Barr is going to get barred in the ass.....

Barr faces brutal hearing after Mueller revelation

The attorney general will be in the hot seat after news broke of Mueller's dissatisfaction.

By KYLE CHENEY and ANDREW DESIDERIO

Attorney General William Barr’s two-day tightrope walk through congressional hearings just got a lot more perilous.

Hours before he was set to testify before the Senate Judiciary Committee — the first of two days of hearings on his handling of special counsel Robert Mueller’s report — news of Mueller’s own dissatisfaction with Barr leaked out.

Now, the attorney general will face senators armed with evidence that Mueller believed Barr’s efforts to publicly characterize the findings of his 22-month probe misrepresented the substance of the report and undermined public confidence in the investigation.

In a March 27 letter — just three days after Barr made public a four-page summary of his “principal conclusions” from Mueller’s report — the special counsel expressed concern that Barr’s memo sowed “public confusion about critical aspects of the results of our investigation.”

Mueller also wrote that Barr’s summary “did not fully capture the context, nature, and substance” of the investigation, which centered on links between President Donald Trump’s campaign and Russia, as well as whether the president obstructed the probe.
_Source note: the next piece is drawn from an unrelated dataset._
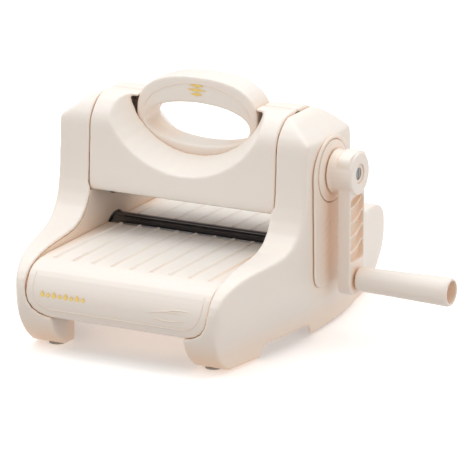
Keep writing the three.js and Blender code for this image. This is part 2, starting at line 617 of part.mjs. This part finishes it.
// A headed screw along X: the head faces +X, with a slot across it
function headedScrew(shank, head, headThick, from, seat, y, z) {
  const body = turned([[0, from], [shank, from], [shank, seat], [head, seat],
    [head, seat + headThick - 0.6], [head - 0.8, seat + headThick], [0, seat + headThick]], y, z, 24);
  const slotDeep = headThick * 0.4;
  const face = seat + headThick;
  return body.subtract(box(face - slotDeep, face + 1, y - 0.5, y + 0.5, z - head, z + head));
}
addNode('crank_screw',
  headedScrew(SCREW_R, 6, 2.4, shaftEnd - 8, armX + ARM_THICK - 4 + GAP, 0, crankZ), 'black');

const gripEnd = gripX + GRIP_LENGTH;
addNode('grip_pin', turned([
  [0, armX - 1.5], [5, armX - 1.5], [5, armX - GAP], [3, armX - GAP], [3, gripEnd - 12],
  [1.7, gripEnd - 12], [1.7, gripEnd - 22], [0, gripEnd - 22],
], 0, gripZ, 24), 'steel');
addNode('grip_sleeve', turned([
  [3 + RUN, gripX], [GRIP_R_IN - 1, gripX], [GRIP_R_IN, gripX + 1], [GRIP_R_IN + 0.2, gripX + 20],
  [GRIP_R_OUT, gripEnd - 2], [GRIP_R_OUT - 1, gripEnd], [GRIP_R_OUT - 2.5, gripEnd],
  [GRIP_R_OUT - 2.5, gripEnd - 10], [3 + RUN, gripEnd - 10.8], [3 + RUN, gripX],
], 0, gripZ, 28), 'shell');
addNode('grip_screw', headedScrew(1.4, 5.2, 2.2, gripEnd - 21, gripEnd - 10 + RUN, 0, gripZ), 'chrome');

// Base plate, screwed up into the tray posts, and rubber feet under the side shells
const baseCorners = [
  [-halfFeed + 0.5, -footBack + 3, 4], [-footX + 1, -footBack + 3, 1], [-footX + 1, -halfDepth + 30, 6],
  [footX - 1, -halfDepth + 30, 6], [footX - 1, -footBack + 3, 1], [halfFeed - 0.5, -footBack + 3, 4],
];
const baseBack = baseCorners.map(([x, y, radius]) => [-x, -y, radius]);
const baseHoles = [-1, 1].flatMap((side) => screwPlaces.map(([x, y]) => [x, side * y]));
addNode('base_plate', cut(
  alongZ(rounded([...baseCorners, ...baseBack]), basePlateZ, basePlateZ + PLATE, 4),
  baseHoles.map(([x, y]) => post(SCREW_R + GAP, x, y, basePlateZ - 1, basePlateZ + PLATE + 1)),
), 'inner');
baseHoles.forEach(([x, y], i) => {
  const head = post(3.4, x, y, basePlateZ - 2.6, basePlateZ - GAP);
  addNode(`base_screw_${i + 1}`, head.add(post(SCREW_R, x, y, basePlateZ - 1, basePlateZ + 18)), 'black');
});
const footPad = { x: footX + 11, y: footReach + 8 };
['front_left', 'front_right', 'rear_left', 'rear_right'].forEach((where, i) => {
  const x = i % 2 ? footPad.x : -footPad.x;
  const y = i < 2 ? -footPad.y : footPad.y;
  addNode(`${where}_foot`, post(6.5, x, y, 0, FOOT_TALL - GAP), 'rubber');
});

// The origin is on the floor under the middle of the whole machine, crank included
const reachRight = gripEnd;
const reachLeft = bossX + bandThick;
machine.position.x = (reachLeft - reachRight) / 2;
const placed = new THREE.Group();
placed.add(machine);

export default placed;
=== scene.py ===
import math
import bpy
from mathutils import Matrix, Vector


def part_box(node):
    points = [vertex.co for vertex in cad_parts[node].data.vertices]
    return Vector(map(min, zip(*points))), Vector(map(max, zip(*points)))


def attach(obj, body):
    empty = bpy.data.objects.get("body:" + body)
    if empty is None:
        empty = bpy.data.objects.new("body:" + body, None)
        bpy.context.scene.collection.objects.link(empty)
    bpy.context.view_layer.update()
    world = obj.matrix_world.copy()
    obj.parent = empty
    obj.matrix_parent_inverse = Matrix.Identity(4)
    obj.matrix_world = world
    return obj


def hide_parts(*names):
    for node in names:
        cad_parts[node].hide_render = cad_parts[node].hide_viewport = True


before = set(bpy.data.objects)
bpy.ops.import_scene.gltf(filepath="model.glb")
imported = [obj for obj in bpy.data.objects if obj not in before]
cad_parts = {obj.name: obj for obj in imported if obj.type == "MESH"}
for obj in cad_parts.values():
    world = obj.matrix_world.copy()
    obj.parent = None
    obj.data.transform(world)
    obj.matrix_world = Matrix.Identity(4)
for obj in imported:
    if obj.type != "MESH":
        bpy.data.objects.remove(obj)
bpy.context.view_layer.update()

# Camera: a long lens to the front right of the machine, a little above the handle. It looks at
# a point near the middle of the feed.
mm = 0.001
machine_x = (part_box("front_tray")[0][0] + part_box("front_tray")[1][0]) / 2
azimuth = math.radians(27.4)
elevation = math.radians(16.3)
distance = 3.077
aim = Vector((machine_x + 24.1 * mm, 0.0, 69.5 * mm))
towards_camera = Vector((math.sin(azimuth) * math.cos(elevation),
                         -math.cos(azimuth) * math.cos(elevation),
                         math.sin(elevation)))
camera_data = bpy.data.cameras.new("camera")
camera_data.lens = 309.7
camera_data.sensor_width = 36.0
camera_data.clip_end = 50.0
camera = bpy.data.objects.new("camera", camera_data)
bpy.context.scene.collection.objects.link(camera)
camera.location = aim + towards_camera * distance
camera.rotation_euler = (-towards_camera).to_track_quat("-Z", "Y").to_euler()
bpy.context.scene.camera = camera

# Studio: a white floor, a large soft key from the upper left, a larger light overhead and a weak
# fill from the right. Warm light from all round fills the shaded sides; the floor sends none back.
bpy.context.scene.view_settings.view_transform = "Standard"
world = bpy.data.worlds.new("studio")
world.use_nodes = True
world.node_tree.nodes["Background"].inputs["Color"].default_value = (1.0, 0.87, 0.78, 1.0)
world.node_tree.nodes["Background"].inputs["Strength"].default_value = 0.64
bpy.context.scene.world = world


def soft_light(name, place, size, power, colour=(0.95, 0.985, 1.0)):
    light = bpy.data.lights.new(name, "AREA")
    light.energy = power
    light.size = size
    light.color = colour
    lamp = bpy.data.objects.new(name, light)
    bpy.context.scene.collection.objects.link(lamp)
    lamp.location = place
    lamp.rotation_euler = (aim - Vector(place)).to_track_quat("-Z", "Y").to_euler()


soft_light("key_light", (-1.2, -0.6, 1.8), 1.8, 19.0)
soft_light("top_light", (0.1, 0.7, 1.9), 2.4, 24.0)
soft_light("right_fill", (1.8, -0.7, 0.7), 1.4, 6.5)

bpy.ops.mesh.primitive_plane_add(size=12.0, location=(0.0, 0.0, 0.0))
floor = bpy.context.object
floor.name = "studio_floor"
floor_paint = bpy.data.materials.new("floor_white")
floor_paint.use_nodes = True
floor_shader = floor_paint.node_tree.nodes["Principled BSDF"]
floor_shader.inputs["Base Color"].default_value = (0.93, 0.925, 0.92, 1.0)
floor_shader.inputs["Roughness"].default_value = 0.9
floor_shader.inputs["Specular IOR Level"].default_value = 0.1
floor_shader.inputs["Emission Color"].default_value = (0.92, 0.97, 1.0, 1.0)
floor_shader.inputs["Emission Strength"].default_value = 0.30
floor.data.materials.append(floor_paint)
floor.visible_diffuse = False


# Side shells: two hollow injection moulded shells of cream ABS, one each side, screwed to the
# steel frame from inside. Their edges are softly rounded and the surface has a fine spark texture.
def smooth_copy(node, name, voxel, rounds, keep=1.0, crisp=None, grow=0.0):
    """A moulded piece from its solid: corners melted to fillets, then thinned.
    crisp gives, from a point, how much of the melting reaches it: 0 at a seam, 1 away from it.
    grow brings the skin out by a tenth of a millimetre or so, which closes the seams."""
    bpy.ops.object.select_all(action="DESELECT")
    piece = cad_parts[node].copy()
    piece.data = piece.data.copy()
    piece.parent = None
    piece.name = name
    for key in list(piece.keys()):
        del piece[key]
    bpy.context.scene.collection.objects.link(piece)
    bpy.context.view_layer.objects.active = piece
    piece.select_set(True)
    bpy.ops.object.mode_set(mode="EDIT")
    bpy.ops.mesh.select_all(action="SELECT")
    bpy.ops.mesh.remove_doubles(threshold=0.00001)
    bpy.ops.object.mode_set(mode="OBJECT")
    remesh = piece.modifiers.new("remesh", "REMESH")
    remesh.mode = "VOXEL"
    remesh.voxel_size = voxel
    bpy.ops.object.modifier_apply(modifier=remesh.name)
    smooth = piece.modifiers.new("soften", "SMOOTH")
    smooth.factor = 0.5
    smooth.iterations = rounds
    if crisp:
        melt = piece.vertex_groups.new(name="melt")
        for vertex in piece.data.vertices:
            melt.add([vertex.index], crisp(vertex.co), "REPLACE")
        smooth.vertex_group = melt.name
    bpy.ops.object.modifier_apply(modifier=smooth.name)
    if grow:
        swell = piece.modifiers.new("swell", "DISPLACE")
        swell.mid_level = 0.0
        swell.strength = grow
        bpy.ops.object.modifier_apply(modifier=swell.name)
    if keep < 1.0:
        thin = piece.modifiers.new("thin", "DECIMATE")
        thin.ratio = keep
        bpy.ops.object.modifier_apply(modifier=thin.name)
    bpy.ops.object.shade_smooth()
    piece.data.materials.clear()
    piece.select_set(False)
    return piece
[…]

The revelation added new fuel to Democrats’ allegations that Barr was trying to spin the results of the Mueller investigation in a favorable light for Trump. Democrats have also charged that Barr misled the public about Mueller’s findings on obstruction of justice — in particular, Mueller’s citation of a longstanding Justice Department policy against indicting a sitting president.

In his opening statement to the Senate, Barr will defend his handling of the investigation, specifically his decision not to charge Trump with obstruction of justice despite the evidence Mueller presented.

Barr says he and Deputy Attorney General Rod Rosenstein “disagreed” with some of Mueller’s legal theories and believes that some of Trump’s efforts to influence the investigation “did not amount to obstruction as a matter of law.” But he says he “accepted” Mueller’s legal framework, and concluded that the evidence was “not sufficient to establish that the president committed an obstruction-of-justice offense.”

The attorney general also cryptically references the “political process” in his opening statement when discussing what could happen next — a potential acknowledgment of a role for Congress to pick up where Mueller left off.

“From here on, the exercise of responding and reacting to the report is a matter for the American people and the political process,” Barr will say. “As I am sure you agree, it is vitally important for the Department of Justice to stand apart from the political process and not to become an adjunct of it.”

The news of Mueller’s letter echoing some Democrats' concerns has led them to demand expedited public testimony from the special counsel — a senior House Democratic aide said they hope to hear from him by next week, though they initially had sought his testimony by May 23.

Mueller’s report indicated that investigators lacked enough evidence to charge any Americans with conspiring with Russia’s broad and sophisticated effort to influence the 2016 election. But in a second volume of the report, Mueller laid out devastating details about Trump’s efforts to curtail or constrain Mueller’s probe — including attempts to have subordinates fire Mueller altogether.

Though Mueller concluded that in at least several instances Trump met all the criteria necessary to constitute criminal obstruction of justice, he said he decided against making a final judgment because Justice Department rules prohibit the indictment of a sitting president.

But when Barr revealed Mueller’s decision in March, he added his own analysis of Mueller’s obstruction findings, concluding that there wasn't sufficient evidence to establish that Trump obstructed justice and later told lawmakers that the DOJ policy about indicting a sitting president was not a factor in Mueller’s calculus.

Barr’s hearing on Wednesday, in front of a committee chaired by Sen. Lindsey Graham (R-S.C.), may be an easier task than his scheduled Thursday hearing before the Democrat-run House Judiciary Committee. Graham has signaled that he has no qualms about Barr’s handling of Mueller’s report and that he’s convinced Trump did not obstruct justice, despite Mueller’s decision to not make a judgment on the question.

It’s unclear whether Barr will attend Thursday’s House hearing. Aides indicated in recent days that Barr objects to House Judiciary Committee Chairman Jerry Nadler’s effort to permit committee lawyers to question Barr directly.